Gli effetti si misurano nella scarsità "dei prodotti fondamentali per la sopravvivenza delle persone e delle aziende come pure nella spinta inflattiva" aggiunge Santi che cita la Cargo Watchlist della International Underwriting Association (Iua, che rappresenta le società assicuratrici londinesi che operano al di fuori del perimetro dei Lloyd’s): "All’inizio del 2019 - dice Santi - presentava 49 aree di rischio di cui 15 nella fascia da alta ad estrema mentre oggi le aree a rischio sono 61 (+25%) e quelle nella fascia alta di conflitti in campo aperto sono balzate a 21 (+40%)".È pur vero che la merce trova sempre una strada: Augusto Cosulich, amministratore delegato del gruppo genovese dello shipping, ha ancora una nave con le bramme della Metinvest ferma nel porto di Odessa. Sembrava questione di giorni, ma la situazione è rimasta bloccata dal conflitto, anche se la progressiva partenza delle navi cariche di grano fa ben sperare: "Nel frattempo ci siamo riorganizzati, e le nostre navi raggiungono Monfalcone e poi Porto Nogaro, anche grazie al sistema di chiatte che abbiamo avviato con la nuova società C&C Trasnports insieme alla famiglia Cattaruzza, per rifornire i laminatoi italiani partendo dall’India, dal Brasile, dalla Cina - dice Cosulich -. Personalmente, devo dire che confiderei anche in un allentamento delle sanzioni sull’Iran, un Paese che potrebbe esportare ottimi prodotti in questo settore".

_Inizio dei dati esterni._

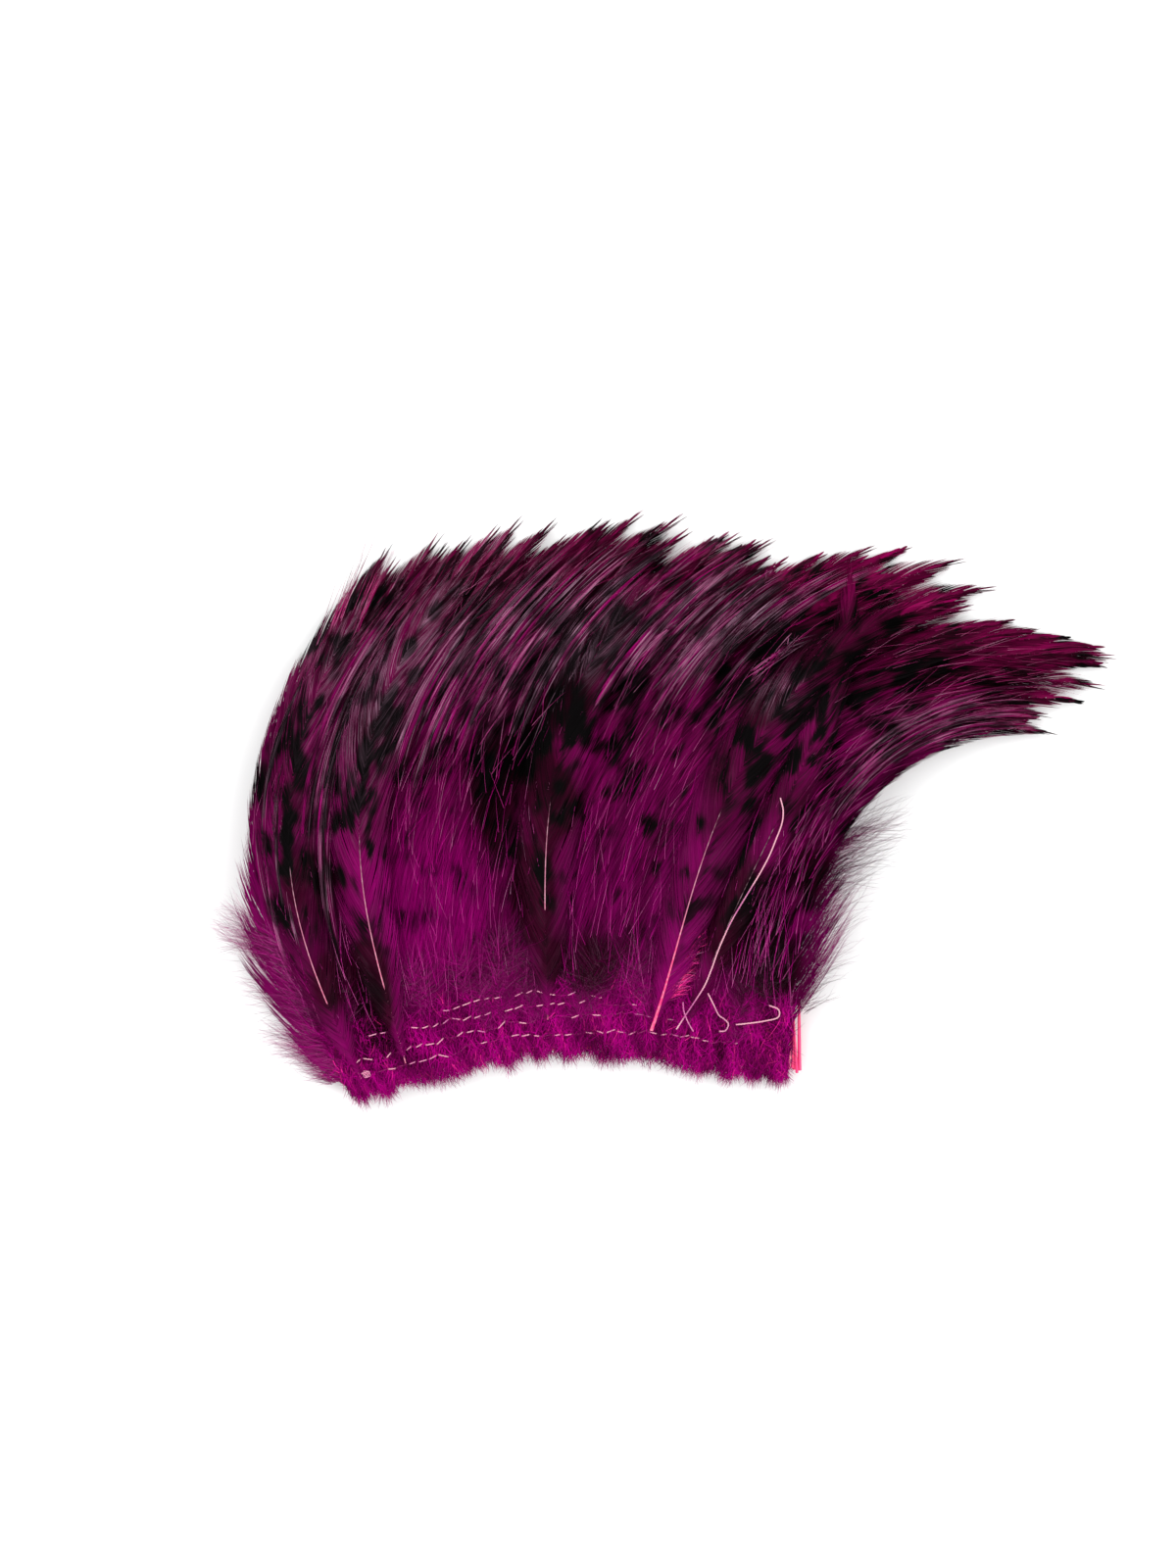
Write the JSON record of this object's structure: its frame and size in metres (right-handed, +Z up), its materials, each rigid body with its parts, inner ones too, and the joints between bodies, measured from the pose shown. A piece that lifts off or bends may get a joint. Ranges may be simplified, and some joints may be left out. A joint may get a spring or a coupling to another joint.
{
  "type": "strung rooster feather strip",
  "caption": "Strip of dyed, barred saddle feathers sewn side by side on thread, tips swept to one side, for trimming and craft work.",
  "frame": {"origin": "middle of the sewn band, on the flat underside of the middle row of back stitching", "axes": "+X along the sewn band, towards the side that the tips sweep to; +Y from the band towards the tips; +Z up, away from the surface that the strip lies on"},
  "size_m": [0.1888, 0.126, 0.0156],
  "materials": {
    "dyed_feather": "satin barbs, dyed magenta and purple over dark bars",
    "dyed_quill": "smooth horn, dyed hot pink",
    "sewing_thread": "spun thread, pale pink"
  },
  "bodies": {
    "root": {"feather_01": "dyed_feather", "feather_02": "dyed_feather", "feather_03": "dyed_feather", "feather_04": "dyed_feather", "feather_05": "dyed_feather", "feather_06": "dyed_feather", "feather_07": "dyed_feather", "feather_08": "dyed_feather", "feather_09": "dyed_feather", "feather_10": "dyed_feather", "feather_11": "dyed_feather", "feather_12": "dyed_feather", "feather_13": "dyed_feather", "feather_14": "dyed_feather", "feather_15": "dyed_feather", "feather_16": "dyed_feather", "feather_17": "dyed_feather", "feather_18": "dyed_feather", "feather_19": "dyed_feather", "feather_20": "dyed_feather", "feather_21": "dyed_feather", "feather_22": "dyed_feather", "feather_23": "dyed_feather", "feather_24": "dyed_feather", "feather_25": "dyed_feather", "feather_26": "dyed_feather", "feather_27": "dyed_feather", "feather_28": "dyed_feather", "feather_29": "dyed_feather", "feather_30": "dyed_feather", "feather_31": "dyed_feather", "feather_32": "dyed_feather", "feather_33": "dyed_feather", "feather_34": "dyed_feather", "feather_35": "dyed_feather", "feather_36": "dyed_feather", "feather_37": "dyed_feather", "feather_38": "dyed_feather", "feather_39": "dyed_feather", "feather_40": "dyed_feather", "feather_41": "dyed_feather", "cover_feather_1": "dyed_feather", "cover_feather_2": "dyed_feather", "cover_feather_3": "dyed_feather", "cover_feather_4": "dyed_feather", "cover_feather_5": "dyed_feather", "bare_quill_1": "dyed_quill", "bare_quill_2": "dyed_quill", "front_row_top": "sewing_thread", "front_row_upper": "sewing_thread", "front_row_main": "sewing_thread", "front_row_lower": "sewing_thread", "back_row_upper": "sewing_thread", "back_row_main": "sewing_thread", "back_row_lower": "sewing_thread", "thread_end_hook": "sewing_thread", "thread_end_catch": "sewing_thread", "loose_thread": "sewing_thread"}
  },
  "joints": []
}
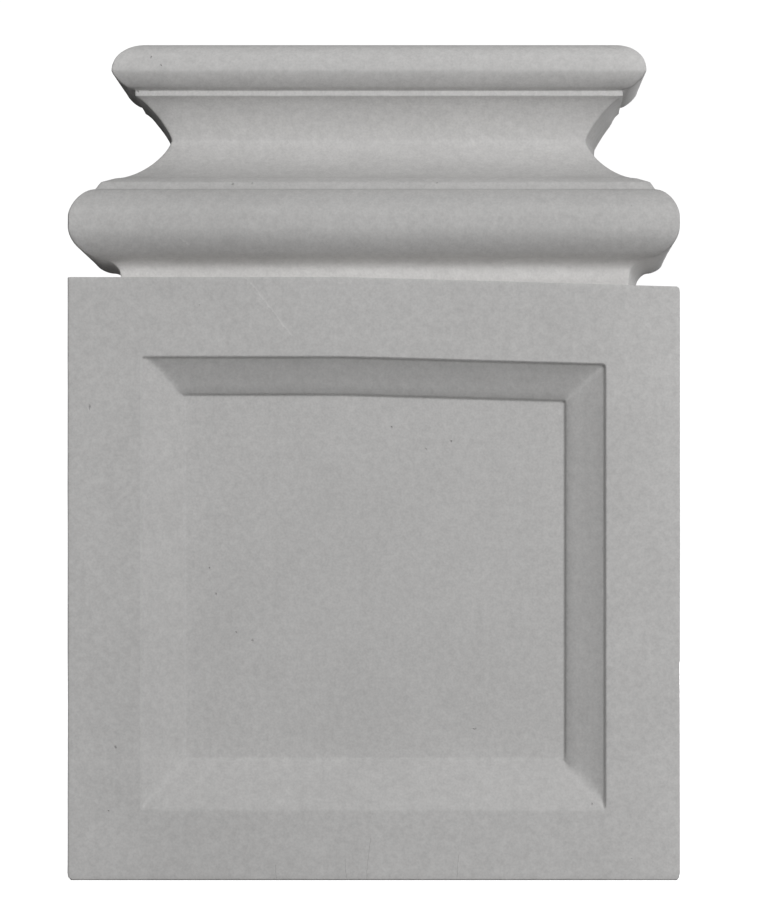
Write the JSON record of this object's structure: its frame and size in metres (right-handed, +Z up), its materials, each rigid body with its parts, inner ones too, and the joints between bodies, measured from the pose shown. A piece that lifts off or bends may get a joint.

Ma complessivamente, le tensioni sui traffici si faranno presto sentire, dice Santi: "E si tradurranno in problemi seri per i trasporti marittimi ma anche nella minaccia di fratture nelle catene di approvvigionamento e in maniera più ampia, nel minare il concetto di democrazie liberali". Non si parla solo di aree lontane come Taiwan o lo Yemen: "Anche lo Stretto di Sicilia come pure il Mediterraneo sud orientale (Libia, Cipro, Turchia) - dice il presidente di Federagenti - sono e diventeranno sempre più aree di tensione che provocheranno strozzature logistiche oltre ad aumentare in parallelo un incremento esponenziale dei flussi migratori prevedibili dal nord Africa verso la nostra penisola, creando le premesse per situazioni fuori controllo. Ci rivolgiamo in anticipo - conclude Santi - a chi governerà questo Paese: i nostri porti e i nostri spazi marittimi devono diventare snodi efficienti e non colli di bottiglia, devono essere innervati nelle reti Ten-T e nelle catene di valore che si genereranno a fronte di scelte di politica internazionale, devono rispondere alle esigenze di un piano strategico nazionale su energia, materie prime essenziali e transizione ecologica".